The best 20 submissions will be determined by popular vote online, and the best of the 20 will be decided by the Ashley Stewart team. Rhee said the winner will be the one who most embodies the essence of Ashley Stewart and its stouthearted spirit. At the concert, the contest winner will meet and introduce to the audience one of the artists performing.

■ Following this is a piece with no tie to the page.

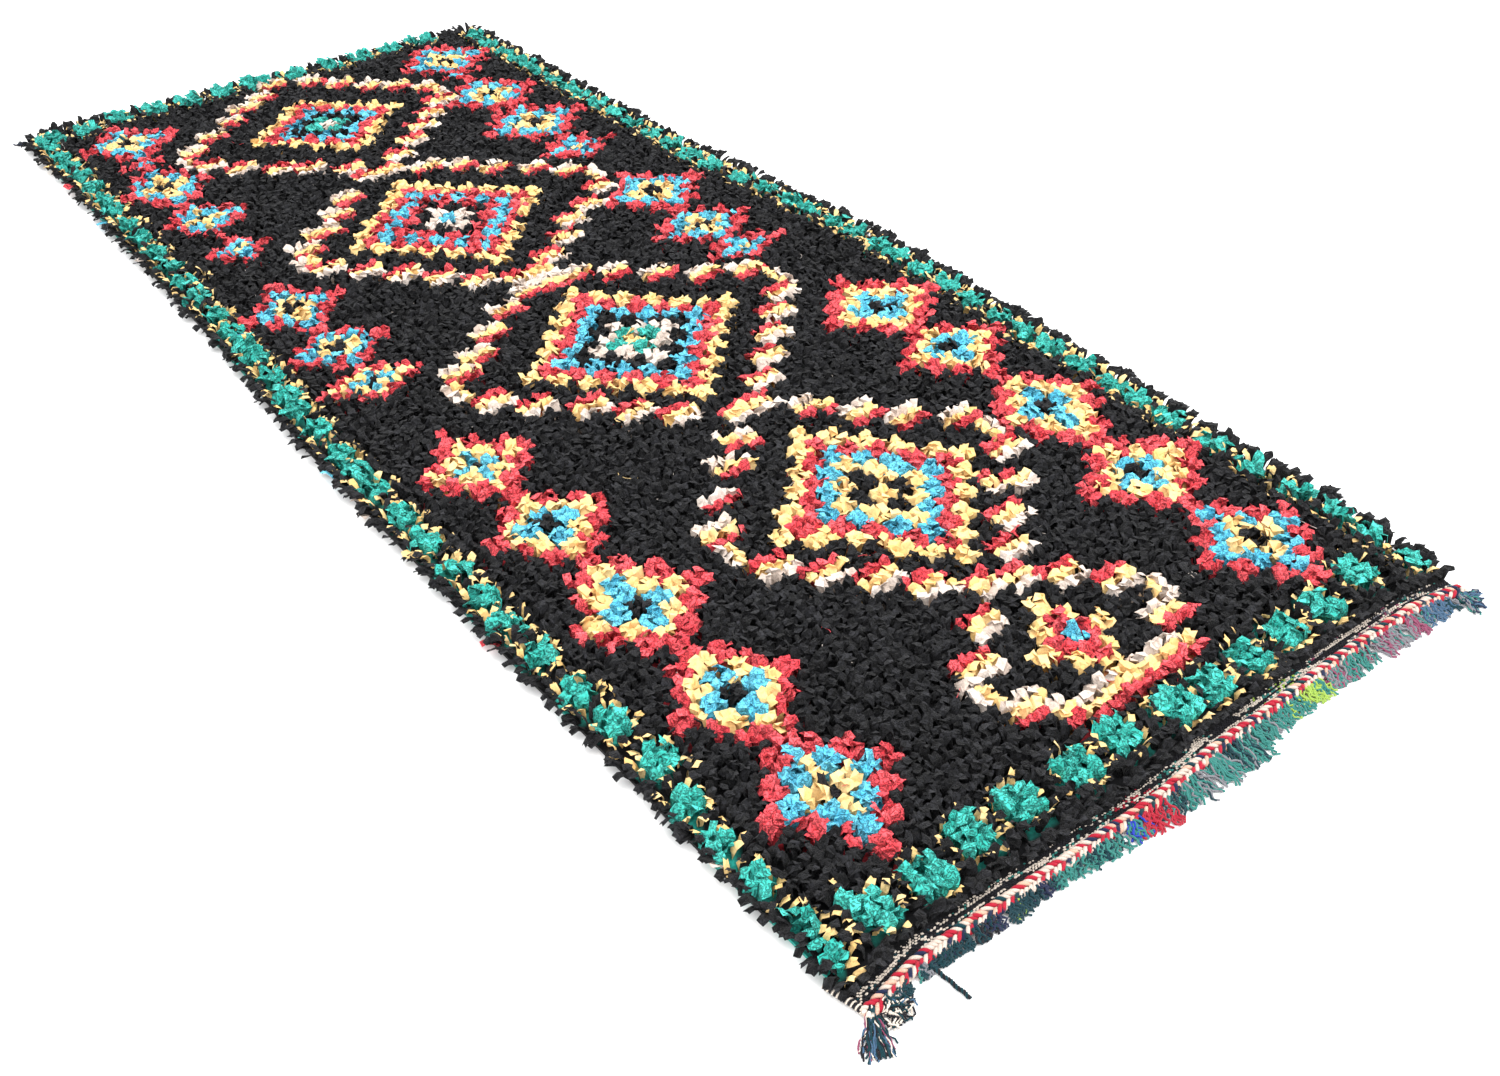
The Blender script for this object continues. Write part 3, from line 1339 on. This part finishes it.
BUNCH_ROOT = 0.003
HEAD_RADIUS = 0.0042
HEAD_LENGTH = 0.009
HEAD_TURNS = 4
SELVEDGE_START = Vector((-0.570, -1.384, 0.0060))
SELVEDGE_END = Vector((-0.558, -1.432, 0.0064))
SELVEDGE_TURNS = 16
SELVEDGE_RADIUS = 0.0040
WINDING_STEPS = 8


def winding(start, end, radius, turns, tints):
    """A yarn wound round a core, its tint changed at every turn."""
    axis = (end - start).normalized()
    sideways = axis.cross(Vector((0, 0, 1)))
    upwards = sideways.cross(axis)
    count = turns * WINDING_STEPS
    points = []
    colours = []
    for k in range(count + 1):
        angle = 2 * math.pi * k / WINDING_STEPS
        off = sideways * math.cos(angle) + upwards * math.sin(angle)
        points.append(start.lerp(end, k / count) + off * radius)
        colours.append(tints[k // WINDING_STEPS % len(tints)])
    return Line(points, colours, [1.0] * len(points))


def bunch_lines(bunch, rng):
    """A knotted head of a few turns, with the yarns fanned out of it."""
    lines = []
    heading = math.radians(bunch.heading)
    onwards = Vector((math.cos(heading), math.sin(heading), 0))
    for _ in range(bunch.yarns):
        turn = heading + math.radians(rng.uniform(-0.5, 0.5) * bunch.fan)
        off = Vector((math.cos(turn), math.sin(turn), 0)) * BUNCH_ROOT
        start = bunch.root + off + Vector((0, 0, rng.uniform(*BUNCH_HEIGHTS)))
        tint = YARNS[rng.choice(bunch.dyes)]
        reach = bunch.reach * rng.uniform(*BUNCH_REACHES)
        lines.append(curly_line(start, turn, reach, bunch.curl, tint, rng, BUNCH_POINTS))
    head = [YARNS[name] for name in bunch.dyes[:3]]
    far_end = bunch.root + onwards * HEAD_LENGTH
    return lines + [winding(bunch.root, far_end, HEAD_RADIUS, HEAD_TURNS, head)]


for bunch in BUNCHES:
    lines = bunch_lines(bunch, random.Random(bunch.name))
    if bunch.name == "left_tassel_yarns":
        tints = (YARNS["cream"], YARNS["black"])
        lines.append(winding(SELVEDGE_START, SELVEDGE_END, SELVEDGE_RADIUS, SELVEDGE_TURNS, tints))
    piece = spun_piece(bunch.name, lines, BUNCH_THICKNESS, YARN_SIDES, plied_wool)
    show(piece, bunch.node)

# Stray threads and lint
# Threads of the torn cloth that have worked loose and lie on the pile, and white specks of lint.
THREAD_THICKNESS = 0.0009
THREAD_SIDES = 4
THREADS = 46
SPECKS = 120
THREADS_ACROSS = (0.03, 0.97)
THREADS_ALONG = (0.03, 0.98)
THREAD_HEIGHTS = (0.021, 0.026)
THREAD_LENGTHS = (0.015, 0.045)
THREAD_STEPS = 6
SPECK_STEP_LENGTHS = (0.0006, 0.0013)
SPECK_STEPS = 3
THREAD_CURVE = 0.35
THREAD_WOBBLE = 0.2
THREAD_RISES = (-0.2, 0.25)
THREAD_DYES = ("cream", "cream", "cream", "yellow", "red", "blue")


def loose_lines(rng):
    """Curved threads 15 to 45 mm long, and specks of 2 to 4 mm."""
    lines = []
    for number in range(THREADS + SPECKS):
        long = number < THREADS
        steps = THREAD_STEPS if long else SPECK_STEPS
        across = rng.uniform(*THREADS_ACROSS)
        place = cloth_point(across, rng.uniform(*THREADS_ALONG) * PILE_LENGTH, 0)
        place.z = rng.uniform(*THREAD_HEIGHTS)
        heading = rng.uniform(0, 2 * math.pi)
        step = rng.uniform(*THREAD_LENGTHS) / steps if long else rng.uniform(*SPECK_STEP_LENGTHS)
        tint = DYES[rng.choice(THREAD_DYES) if long else "cream"].light
        curve = rng.gauss(0, THREAD_CURVE)
        points = []
        for _ in range(steps + 1):
            points.append(place.copy())
            heading += curve + rng.gauss(0, THREAD_WOBBLE)
            rise = rng.uniform(*THREAD_RISES)
            place += Vector((math.cos(heading), math.sin(heading), rise)) * step
        lines.append(Line(points, [tint] * len(points), [1.0] * len(points)))
    return lines


stray_lines = loose_lines(random.Random(SEED))
threads = spun_piece("stray_threads", stray_lines, THREAD_THICKNESS, THREAD_SIDES, plied_wool)
show(threads, "pile_cloth")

Bruno Mars, Ariana Grande, Meghan Trainor and Charlie Puth are scheduled to perform.
Since the Ashley Stewart campaign launched Sept. 19, “people have been pouring out their hearts,” Rhee said. “We already have over 1,000 submissions, over 200,000 unique visitors to the video and over 83,000 votes.” CBS Radio commercials on 26 stations across the country promote the concert and Ashley Stewart’s contest.
In other marketing efforts, for the Circle of Sisters symposium at the Jacob K. Javits Convention Center in Manhattan on Oct. 15 and 16, Ashley Stewart will sponsor and stage a fashion show, hosted by Tyson Beckford. Also that weekend, Ashley Stewart will have birthday parties at its stores marking 25 years in business.
Last July, Ashley Stewart staged a “Rock the Block” event in Brooklyn, with makeovers, a model boot camp, beauty product demonstrations, panel discussions, fashion show, a sample sale and dancing, and the August issue of Cosmopolitan featured an Ashley Stewart bodysuit on the cover worn by Ashley Graham.
Ashley Stewart launched in 1991 when developer Joseph Sitt needed to fill space in his urban properties and saw promise in the plus-size business. He came up with the name Ashley Stewart by combining the last names of Laura Ashley and Martha Stewart.
At one point, the chain had 380 stores in roughly 100 cities, but fell on hard times, going through bankruptcy twice. Invus — which has invested in Bluemercury [now owned by Macy’s], as well as European hair chain Provalliance-Franck Provost and Weight Watchers among other investments — was founded in 1985. It has more than $4 billion under management and offices in New York, Paris and Hong Kong.